> _Exercise objective_:
Write out the whole listing, matching it exactly.

----------------------------------------

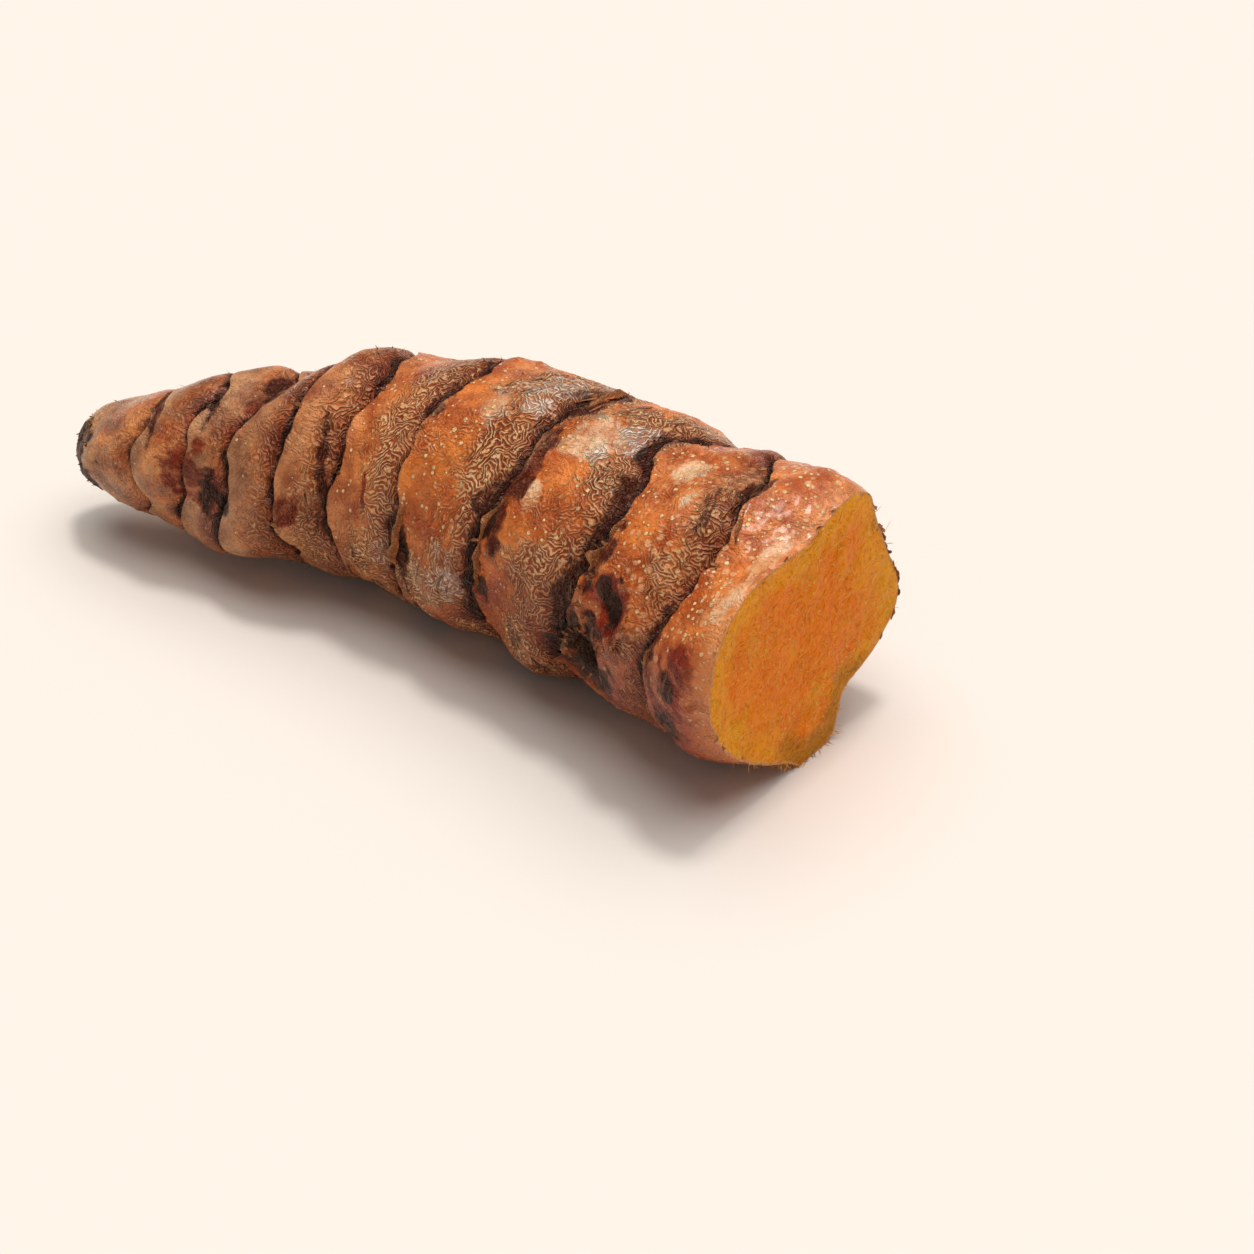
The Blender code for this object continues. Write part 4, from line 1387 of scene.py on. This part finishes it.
hair_groups = [ring_hairs(number, count) for number, count in enumerate(HAIRS_ON_RING, 1)]
hair_groups += [tip_spikes(), *[spike_tuft(*tuft) for tuft in SPIKE_TUFTS]]
hairs = strips("hairs", hair_groups, blunt=1.6)
threads = strips("flesh_threads", [threads_on_the_cut(), threads_at_the_edge()], blunt=2.0)

# %% [markdown]
# ## Finishes of the loose things
#
# Old leaf is pale tan at its torn edge, and like the skin where it still grows from the root. Hairs are
# brown with paler ends, and threads have the colour of the flesh. Each strip also has its own random
# number, so that no two look alike.

# %% Finishes of flakes, hairs and threads
LEAF_BUMP = 0.09 * MM

leaf = Paint("dry_leaf")
reach = leaf.map("reach")
streak = leaf.noise(0.35, 3.0)
leaf_wrinkle = leaf.strokes(0.6, 4.2, 1.4)
leaf_share = leaf.step(reach * 0.5 + leaf.map("pick") * 0.6 + leaf.noise(1.8, 3.0) * 0.9, 0.7, 1.3)
leaf_colour = leaf.layers(
    leaf.mix(streak, rgb(56, 20, 8), rgb(140, 74, 38)),
    (COVER, leaf_share, leaf.mix(streak, rgb(150, 80, 42), rgb(220, 154, 100))),
    (COVER, leaf.step(reach, 0.55, 0.05) * 0.9, leaf.mix(streak, rgb(150, 68, 26), rgb(236, 142, 74))),
    (COVER, leaf.step(leaf_wrinkle, 0.2, -1.0) * 0.3, rgb(96, 40, 16)),
)
leaf.finish(leaf_colour, 0.5, 0.4, (leaf_wrinkle * 0.5 + streak, LEAF_BUMP))
bristle = Paint("root_hair")
bristle_share = bristle.map("reach") * bristle.map("pick") + (bristle.noise(0.3) - 0.5) * 0.4
bristle_colour = bristle.mix(bristle.step(bristle_share, 0.1, 0.8), rgb(40, 14, 5), rgb(186, 128, 80))
bristle.finish(bristle_colour, 0.45, 0.4)
pulled = Paint("flesh_thread")
pulled_share = pulled.map("pick") * 0.7 + pulled.noise(0.4) * 0.4
pulled.finish(pulled.mix(pulled_share, rgb(232, 124, 0), rgb(252, 178, 48)), 0.4, 0.3)
for piece, paint in ((feet, leaf), (flakes, leaf), (hairs, bristle), (threads, pulled)):
    piece.data.materials.append(paint.material)
    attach(piece, BODY)

# %% Finish
dressed_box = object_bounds()
for low, high, axis in zip(*dressed_box, "XYZ"):
    print(axis, round((high - low) / MM, 2), "mm")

----------------------------------------

> _Response to the task_:
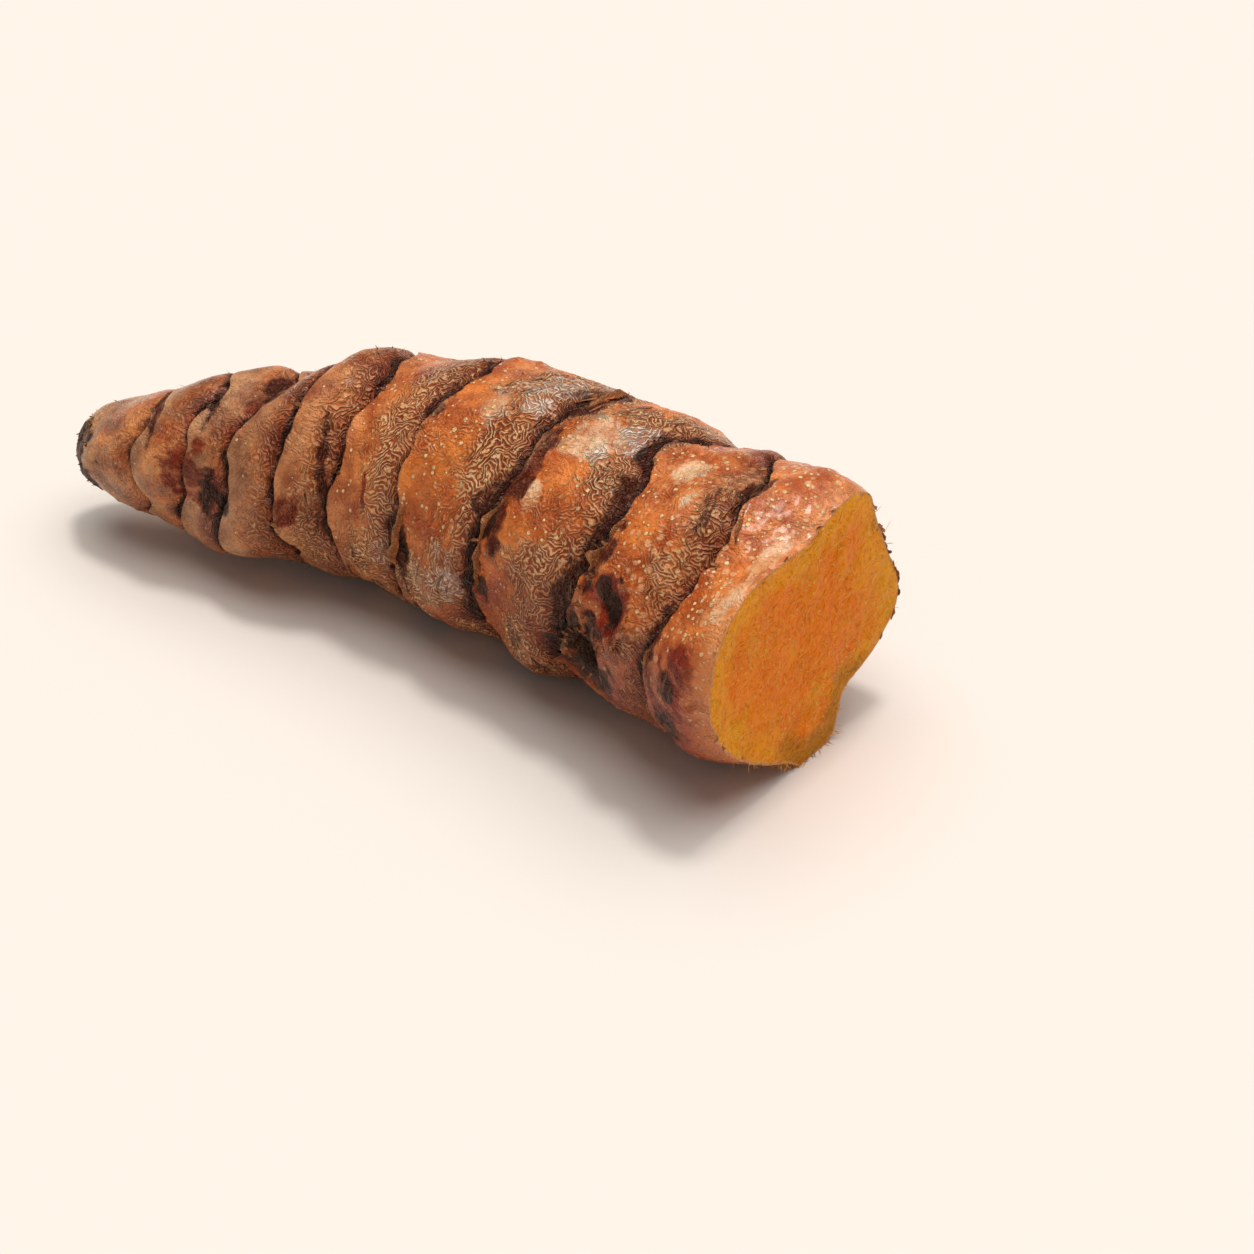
The Blender code for this object continues. Write part 4, from line 1387 of scene.py on. This part finishes it.
hair_groups = [ring_hairs(number, count) for number, count in enumerate(HAIRS_ON_RING, 1)]
hair_groups += [tip_spikes(), *[spike_tuft(*tuft) for tuft in SPIKE_TUFTS]]
hairs = strips("hairs", hair_groups, blunt=1.6)
threads = strips("flesh_threads", [threads_on_the_cut(), threads_at_the_edge()], blunt=2.0)

# %% [markdown]
# ## Finishes of the loose things
#
# Old leaf is pale tan at its torn edge, and like the skin where it still grows from the root. Hairs are
# brown with paler ends, and threads have the colour of the flesh. Each strip also has its own random
# number, so that no two look alike.

# %% Finishes of flakes, hairs and threads
LEAF_BUMP = 0.09 * MM

leaf = Paint("dry_leaf")
reach = leaf.map("reach")
streak = leaf.noise(0.35, 3.0)
leaf_wrinkle = leaf.strokes(0.6, 4.2, 1.4)
leaf_share = leaf.step(reach * 0.5 + leaf.map("pick") * 0.6 + leaf.noise(1.8, 3.0) * 0.9, 0.7, 1.3)
leaf_colour = leaf.layers(
    leaf.mix(streak, rgb(56, 20, 8), rgb(140, 74, 38)),
    (COVER, leaf_share, leaf.mix(streak, rgb(150, 80, 42), rgb(220, 154, 100))),
    (COVER, leaf.step(reach, 0.55, 0.05) * 0.9, leaf.mix(streak, rgb(150, 68, 26), rgb(236, 142, 74))),
    (COVER, leaf.step(leaf_wrinkle, 0.2, -1.0) * 0.3, rgb(96, 40, 16)),
)
leaf.finish(leaf_colour, 0.5, 0.4, (leaf_wrinkle * 0.5 + streak, LEAF_BUMP))
bristle = Paint("root_hair")
bristle_share = bristle.map("reach") * bristle.map("pick") + (bristle.noise(0.3) - 0.5) * 0.4
bristle_colour = bristle.mix(bristle.step(bristle_share, 0.1, 0.8), rgb(40, 14, 5), rgb(186, 128, 80))
bristle.finish(bristle_colour, 0.45, 0.4)
pulled = Paint("flesh_thread")
pulled_share = pulled.map("pick") * 0.7 + pulled.noise(0.4) * 0.4
pulled.finish(pulled.mix(pulled_share, rgb(232, 124, 0), rgb(252, 178, 48)), 0.4, 0.3)
for piece, paint in ((feet, leaf), (flakes, leaf), (hairs, bristle), (threads, pulled)):
    piece.data.materials.append(paint.material)
    attach(piece, BODY)

# %% Finish
dressed_box = object_bounds()
for low, high, axis in zip(*dressed_box, "XYZ"):
    print(axis, round((high - low) / MM, 2), "mm")